Played flawlessly by Bill Nighy, the father is a successful restaurateur for whom Kyra once worked, and the sparring between the two over why she left his home and her work, the new life she’s constructed, and what was and is between them carries the rest of the play. When it was first produced in 1995, Skylight won the Olivier Award for Best New Play. Many funny moments. Tears, too.

Johnny Worricker

Bill Nighy, Worricker

Bill Nighy as Worricker (photo: ichef.bbci.co.uk)

If you saw the two Masterpiece Contemporary thrillers starring Bill Nighy (perfect, as ever), chances are we agree they were terrific. If you missed them, Nighy plays MI5 agent Johnny Worricker, on the outs with his bosses and trying to bring attention to the shady dealings of Prime Minister Alec Beasley (Ralph Fiennes without much hair).

Needless to say, the Powers That Be don’t approve of Worricker’s activities and are seriously looking for him. In the first of the two dramas shown this month, “Turks and Caicos,” he’s chilling out on the islands when he’s spotted by a CIA agent played by Christopher Walken, with his typical opaque style, and you’re never quite sure who’s who and what’s what. Except that Worricker’s former girlfriend, Margo Tyrell (Helena Bonham Carter), wastes no time realigning her priorities and jetting down to the Caribbean when he needs her.
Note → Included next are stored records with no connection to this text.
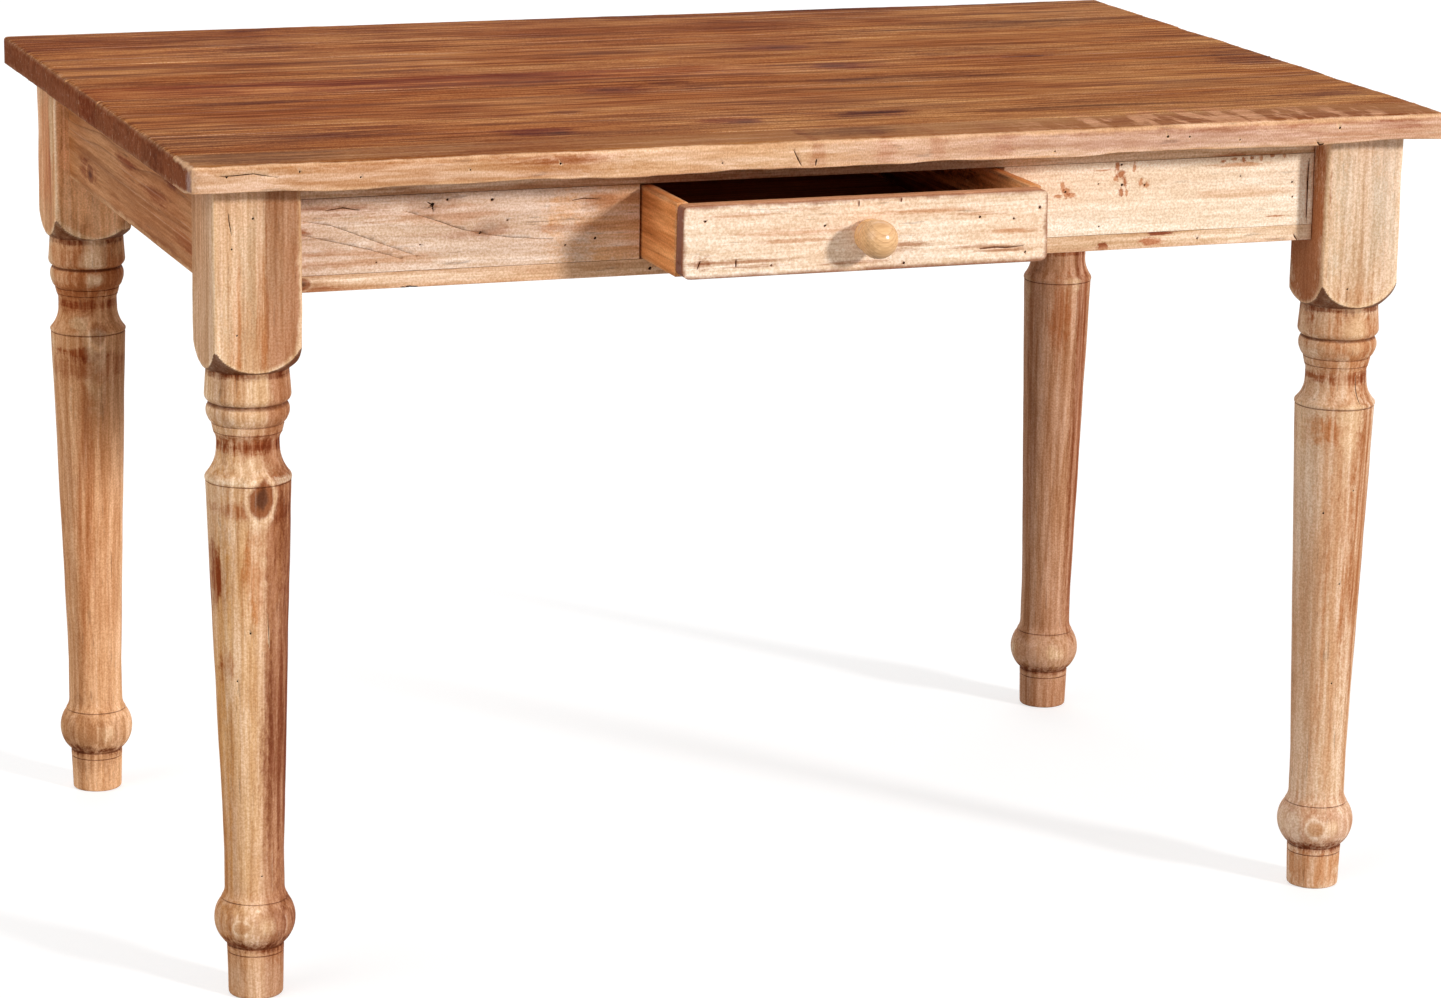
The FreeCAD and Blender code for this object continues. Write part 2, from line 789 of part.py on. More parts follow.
panel_half = f"({inner_half} + drawer_groove_depth - fit_gap)"
panel_front_y = f"({front_back_y} - drawer_groove_depth + fit_gap)"
panel = box(
    "panel", f"2 * {panel_half}", f"{drawer_end_y} - {panel_front_y}",
    "drawer_bottom_thickness", f"-{panel_half}", panel_front_y, bottom_z,
)
panel_groove = box(
    "panel_groove", f"2 * ({panel_half} + fit_gap)",
    f"{drawer_end_y} - {panel_front_y} + 2 * fit_gap",
    "drawer_bottom_thickness", f"-{panel_half} - fit_gap", f"{panel_front_y} - fit_gap",
    bottom_z,
)

# Dowels: two at each corner, in from the front's back face and in through the sides' ends.
dowel_pairs = []
dowel_hole_pairs = []
for level, z in (
    ("low", f"{back_low} + dowel_margin"), ("high", f"{back_low} + dowel_margin + dowel_raise"),
):
    for room, made in (("0", dowel_pairs), ("fit_gap", dowel_hole_pairs)):
        kind = f"{level}_{'dowel' if room == '0' else 'dowel_hole'}"
        side_middle = f"{inner_half} + drawer_side_thickness / 2"
        made.append(cylinder(
            f"front_{kind}", f"dowel_radius + {room}", f"dowel_length + 2 * {room}",
            f"-({side_middle})", f"{front_back_y} - dowel_in_front - {room}", z, (0, 1, 0),
        ))
        made.append(cylinder(
            f"back_{kind}", f"dowel_radius + {room}", f"dowel_length + 2 * {room}",
            f"-drawer_width / 2 - {room}",
            f"{back_y} + drawer_side_thickness / 2", z, (1, 0, 0),
        ))
keep("drawer_dowels", both_sides("dowels", group("left_dowels", *dowel_pairs)))
dowel_holes = both_sides("dowel_holes", group("left_dowel_holes", *dowel_hole_pairs))

# The knob's screw goes in from inside the drawer, so its head bears on the front's back.
to_front = (0, -1, 0)


def knob_screw(name, room):
    """The screw that holds the knob, or its hole."""
    return screw(name, "knob_screw_length", "0", front_back_y, knob_z, to_front, room)


keep("knob_screw", knob_screw("knob_fixing", "0"))
knob_hole = knob_screw("knob_hole", "fit_gap")

body = new_body("drawer_front_body")
slab = pad(
    body, "drawer_front_slab",
    outline(body, "drawer_front_face", "XZ_Plane", [
        ("-drawer_width / 2", "0"), ("drawer_width / 2", "0"),
        ("drawer_width / 2", "drawer_height"), ("-drawer_width / 2", "drawer_height"),
    ]),
    "drawer_front_thickness",
)
corners = ease(
    body, "drawer_front_corners", "Fillet", "drawer_corner_round", slab,
    lambda middle, extent: extent.XLength < tiny and extent.ZLength < tiny,
)
ease(
    body, "drawer_front_arris", "Fillet", "drawer_arris_radius", corners,
    lambda middle, extent: extent.YLength < tiny and middle.y < tiny,
)
place(body, "0", f"-{drawer_front_y}", drawer_low)
keep("drawer_front", cut(
    "drawer_front_cut", body, group("front_cuts", panel_groove, dowel_holes), knob_hole,
))

side_board = box(
    "side_board", "drawer_side_thickness", side_length,
    f"{drawer_low} + drawer_height - {side_low}", "-drawer_width / 2", front_back_y, side_low,
)
drawer_side = cut("drawer_side", side_board, panel_groove, dowel_holes)
keep("drawer_side_left", drawer_side)
keep("drawer_side_right", mirror("drawer_side_twin", drawer_side, across_x))
back_board = box(
    "back_board", f"2 * {inner_half}", "drawer_side_thickness",
    f"{drawer_low} + drawer_height - {back_low}", f"-{inner_half}", back_y, back_low,
)


def nail(name, x, room="0"):
    """A nail up through the drawer's bottom into its back, or its hole."""
    y = f"{back_y} + drawer_side_thickness / 2"
    up = (0, 0, 1)
    shank = cylinder(
        f"{name}_shank", f"nail_radius + {room}", f"nail_length + {room}", x, y, bottom_z, up,
    )
    head = cylinder(
        f"{name}_head", f"nail_head_radius + {room}", f"nail_head_height + {room}",
        x, y, f"{bottom_z} - {room}", up,
    )
    return fuse(name, shank, head)


def nails(name, room):
    """One nail in the middle and one each side."""
    outer = both_sides(f"{name}_outer", nail(f"{name}_side", "-nail_spread", room))
    return group(name, outer, nail(f"{name}_middle", "0", room))


keep("drawer_nails", nails("nails", "0"))
nail_holes = nails("nail_holes", "fit_gap")
keep("drawer_back", cut("drawer_back", back_board, dowel_holes, nail_holes))
keep("drawer_bottom", cut("drawer_bottom", panel, nail_holes))

# ---------------------------------------------------------------- the knob

# Turned in one piece: a foot on the drawer's face, a ring, a waist and a ball.
knob_ring_top = "(knob_ring_rise + knob_ring_height)"
knob_middle = "(knob_length - knob_radius)"
body = new_body("knob_body")
revolve(body, "knob_turning", "Revolution", outline(body, "knob_profile", "XZ_Plane", [
    ("0", "0"),
    ("knob_foot_radius", "0"),
    ("knob_ring_radius", "knob_ring_rise", "knob_ring_swell"),
    ("knob_waist_radius", knob_ring_top, "knob_back_swell"),
    ("knob_radius", knob_middle, "knob_radius * (1 - sqrt(0.5))"),
    ("0", "knob_length"),
]))
place(body, "0", f"-{drawer_front_y}", knob_z, turned(to_front))
keep("knob", cut("knob_bored", body, knob_hole))

# ---------------------------------------------------------------- check and write

doc.recompute()
for thing in doc.Objects:
    if {"Invalid", "Error"} & set(thing.State):
        raise RuntimeError(f"{thing.Name} failed: {thing.State}")
for node, thing in nodes.items():
    if thing.Shape.isNull() or not thing.Shape.isValid() or thing.Shape.Volume <= 0:
        raise RuntimeError(f"{node} has no valid shape")
for node, thing in nodes.items():
    thing.Shape.exportStep(os.path.join("parts", f"{node}.step"))
    print(f"{node}: {len(thing.Shape.Solids)} solid(s), {thing.Shape.Volume / 1000:.1f} cm3")
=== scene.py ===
import math
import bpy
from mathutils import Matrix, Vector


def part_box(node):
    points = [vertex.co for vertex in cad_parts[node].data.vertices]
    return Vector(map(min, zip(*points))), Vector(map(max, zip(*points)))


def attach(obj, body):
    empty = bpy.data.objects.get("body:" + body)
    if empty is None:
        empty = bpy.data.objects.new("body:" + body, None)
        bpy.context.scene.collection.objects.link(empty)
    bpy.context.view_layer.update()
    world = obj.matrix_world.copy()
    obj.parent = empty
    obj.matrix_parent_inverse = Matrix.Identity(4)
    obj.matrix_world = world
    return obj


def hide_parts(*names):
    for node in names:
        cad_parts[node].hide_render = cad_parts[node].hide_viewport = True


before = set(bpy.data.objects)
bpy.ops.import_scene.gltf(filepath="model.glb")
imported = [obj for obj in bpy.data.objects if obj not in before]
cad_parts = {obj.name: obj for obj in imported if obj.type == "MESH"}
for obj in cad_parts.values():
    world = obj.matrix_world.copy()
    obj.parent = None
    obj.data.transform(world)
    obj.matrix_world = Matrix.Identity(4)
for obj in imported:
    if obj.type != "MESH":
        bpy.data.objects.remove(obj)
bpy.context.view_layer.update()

from types import SimpleNamespace

import bmesh
import bpy
import numpy as np
from mathutils import Matrix, Vector

# ---------------------------------------------------------------- the camera

# It stands to the left of the table's middle, about twice the table's height up, and looks
# down on the top at a flat angle through a long lens.
camera_place = Vector((-1.5152, -4.2324, 1.4501))
camera_turn, camera_tilt, camera_roll = map(math.radians, (-20.047, -13.802, 0.944))
camera = bpy.data.objects.new("camera", bpy.data.cameras.new("camera"))
camera.data.lens = 116.94
camera.data.sensor_width = 36
camera.data.clip_start = 0.1
camera.matrix_world = (
    Matrix.Translation(camera_place) @ Matrix.Rotation(camera_turn, 4, "Z")
    @ Matrix.Rotation(math.pi / 2 + camera_tilt, 4, "X") @ Matrix.Rotation(camera_roll, 4, "Z")
)
bpy.context.scene.collection.objects.link(camera)
bpy.context.scene.camera = camera
bpy.context.scene.view_settings.view_transform = "Standard"

# ---------------------------------------------------------------- the floor and the light

# A plain pale floor under a white sky. One soft lamp stands low at the front right, and two
# faint ones lift the left side and the back.


class Wire:
    """A node's output. A sum on it, with wires, numbers or (x, y, z), puts down a node."""

    def __init__(self, nodes, socket):
        self.nodes, self.socket = nodes, socket

    def do(self, operation, *others):
        """A sum by its name, such as MAXIMUM or LENGTH."""
        return self.nodes.reckon(operation, self, *others)

    def __add__(self, other):
        return self.do("ADD", other)

    def __sub__(self, other):
        return self.do("SUBTRACT", other)

    def __rsub__(self, other):
        return self.nodes.reckon("SUBTRACT", other, self)

    def __mul__(self, other):
        return self.do("MULTIPLY", other)

    def __truediv__(self, other):
        return self.do("DIVIDE", other)

    __radd__ = __add__

    def step(self, low, high, out_low=0.0, out_high=1.0):
        """A smooth step from out_low to out_high as the wire goes from low to high."""
        return self.nodes.put(
            "ShaderNodeMapRange", (self, low, high, out_low, out_high),
            interpolation_type="SMOOTHSTEP",
        )

    def noise(self, scale=1.0, detail=2.0, roughness=0.5, output=0):
        """Noise between nought and one at this place, or three channels of it as output 1."""
        return self.nodes.put("ShaderNodeTexNoise", {
            "Vector": self, "Scale": scale, "Detail": detail, "Roughness": roughness,
        }, output)

    def split(self):
        """The x, y and z of a vector."""
        node = self.nodes.node("ShaderNodeSeparateXYZ", (self,))
        return [Wire(self.nodes, socket) for socket in node.outputs]


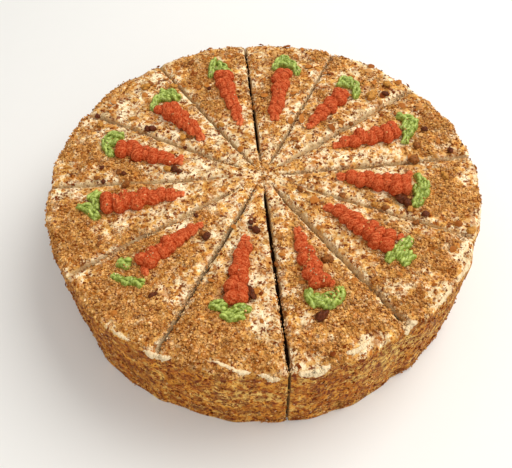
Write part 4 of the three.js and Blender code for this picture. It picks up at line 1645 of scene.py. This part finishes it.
class CAKE_OT_dusting(bpy.types.Operator):
    """Let a few crumbs fall on the carrots and leaves"""

    bl_idname = "cake.dusting"
    bl_label = "Dust the Piping"

    def execute(self, context):
        scene, name = context.scene, "fallen_crumbs"
        crumbs, kinds = scene.cake_crumbs, ("piped_carrot_", "piped_leaves_")
        piped = [piece for piece in scene.objects if piece.name.startswith(kinds)]
        if not piped:
            raise RuntimeError("The carrots and leaves have to be piped first")
        bed = bmesh.new()
        for piece in piped:
            bed.from_mesh(piece.data)
        mesh = bpy.data.meshes.new(name)
        bed.to_mesh(mesh)
        bed.free()
        points, normals = vertex_array(mesh), vertex_array(mesh, normals=True)
        cover = ease(normals[:, 2], 0.3, 0.8) * (0.02 + 0.8 * spots(points, DUSTED))
        add_field(mesh, "dusted", np.clip(cover, 0, 1))
        small, large, *shape = FALLEN
        sizes = small * crumbs.size, large * crumbs.size
        scatter(name, mesh, "fallen crumb", "dusted", FALLEN_DENSITY, sizes, *shape, crumbs.seed)
        return {"FINISHED"}


CAMERA_PLACE = (-0.004656, -0.253072, 0.339763)
CAMERA_RIGHT = (0.99977, -0.01709, -0.01285)
CAMERA_UP = (0.02139, 0.79907, 0.60085)
CAMERA_AHEAD = (0.0, 0.60099, -0.79926)
CAMERA_LENS = 43.34  # millimetres
CAMERA_SENSOR = 36.0  # millimetres
FLOOR_REACH = 12.0  # metres each way
LIGHT_COLOUR = (1.0, 0.97, 0.92)
SKY_COLOUR = (1.0, 0.985, 0.96, 1)
SKY_STRENGTH = 0.55

# The area lights, aimed at the origin: name, place, size and power.
LIGHTS = (
    ("key light", (0.62, 0.3, 1.0), 0.9, 12.0),
    ("fill light", (0.1, -1.0, 0.8), 1.0, 3.5),
)


class CAKE_OT_stage(bpy.types.Operator):
    """Set out the floor, the soft lights and the camera"""

    bl_idname = "cake.stage"
    bl_label = "Set the Stage"

    def execute(self, context):
        scene = context.scene
        scene.view_settings.view_transform = "Standard"
        signs = ((-1, -1), (1, -1), (1, 1), (-1, 1))
        corners = [(x * FLOOR_REACH, y * FLOOR_REACH, 0) for x, y in signs]
        plane = mesh_from("studio_floor", corners, [[0, 1, 2, 3]])
        floor = new_object("studio_floor", plane, floor_material())
        floor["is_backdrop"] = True

        world = bpy.data.worlds.new("soft room")
        world.use_nodes = True
        sky = world.node_tree.nodes["Background"]
        sky.inputs["Color"].default_value = SKY_COLOUR
        sky.inputs["Strength"].default_value = SKY_STRENGTH
        scene.world = world

        for name, place, size, power in LIGHTS:
            lamp = bpy.data.lights.new(name, "AREA")
            lamp.size = size
            lamp.energy = power
            lamp.color = LIGHT_COLOUR
            light = bpy.data.objects.new(name, lamp)
            light.location = place
            light.rotation_euler = (-Vector(place)).to_track_quat("-Z", "Y").to_euler()
            scene.collection.objects.link(light)

        camera = bpy.data.objects.new("camera", bpy.data.cameras.new("camera"))
        camera.data.lens = CAMERA_LENS
        camera.data.sensor_width = CAMERA_SENSOR
        turned = Matrix((CAMERA_RIGHT, CAMERA_UP, -Vector(CAMERA_AHEAD))).transposed()
        camera.matrix_world = Matrix.Translation(CAMERA_PLACE) @ turned.to_4x4()
        scene.collection.objects.link(camera)
        scene.camera = camera
        return {"FINISHED"}


class CAKE_PT_panel(bpy.types.Panel):
    """The cake's settings and its operators"""

    bl_label = "Carrot Cake"
    bl_idname = "CAKE_PT_panel"
    bl_space_type = "VIEW_3D"
    bl_region_type = "UI"
    bl_category = "Cake"

    def draw(self, context):
        for settings in ("cake_form", "cake_crumbs", "cake_piping", "cake_colours"):
            box = self.layout.box()
            group = getattr(context.scene, settings)
            for name in group.bl_rna.properties.keys():
                if name not in ("rna_type", "name"):
                    box.prop(group, name)
        for operator in OPERATORS:
            self.layout.operator(operator.bl_idname)


SETTINGS = (
    ("cake_form", CakeForm),
    ("cake_crumbs", CakeCrumbs),
    ("cake_piping", CakePiping),
    ("cake_colours", CakeColours),
)
OPERATORS = (
    CAKE_OT_coat,
    CAKE_OT_crumbs,
    CAKE_OT_nuts,
    CAKE_OT_carrots,
    CAKE_OT_leaves,
    CAKE_OT_dusting,
    CAKE_OT_stage,
)


def register():
    for name, group in SETTINGS:
        bpy.utils.register_class(group)
        setattr(bpy.types.Scene, name, PointerProperty(type=group))
    for operator in (*OPERATORS, CAKE_PT_panel):
        bpy.utils.register_class(operator)


def unregister():
    for operator in reversed((*OPERATORS, CAKE_PT_panel)):
        bpy.utils.unregister_class(operator)
    for name, group in reversed(SETTINGS):
        delattr(bpy.types.Scene, name)
        bpy.utils.unregister_class(group)


def main():
    register()
    bpy.ops.cake.coat()
    bpy.ops.cake.crumbs()
    bpy.ops.cake.nuts()
    bpy.ops.cake.carrots()
    bpy.ops.cake.leaves()
    bpy.ops.cake.dusting()
    bpy.ops.cake.stage()
    boxes = {"cad": CAD_BOUNDS, "visual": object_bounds()}
    plain = {name: [list(corner) for corner in box] for name, box in boxes.items()}


if __name__ == "__main__":
    main()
In the second, “Salting the Battlefield,” Worricker and Tyrell are on the run, and doing a pretty good job of it, too, until family ties threaten to flush them out into the open.

These two productions are followups to 2011’s film with the same characters, “Page Eight,” which lacked only Bonham Carter’s Margo Tyrell. Somehow I missed that program when it was broadcast three years ago. Thanks, Neflix! What makes these dramas so good are the scripts. The screenplays and the direction are by British playwright, theater and film director, and two-time Academy Award nominee David Hare. Says Grantland reviewer Chris Ryan, “If it’s adult contemporary, it’s as good as adult contemporary gets.”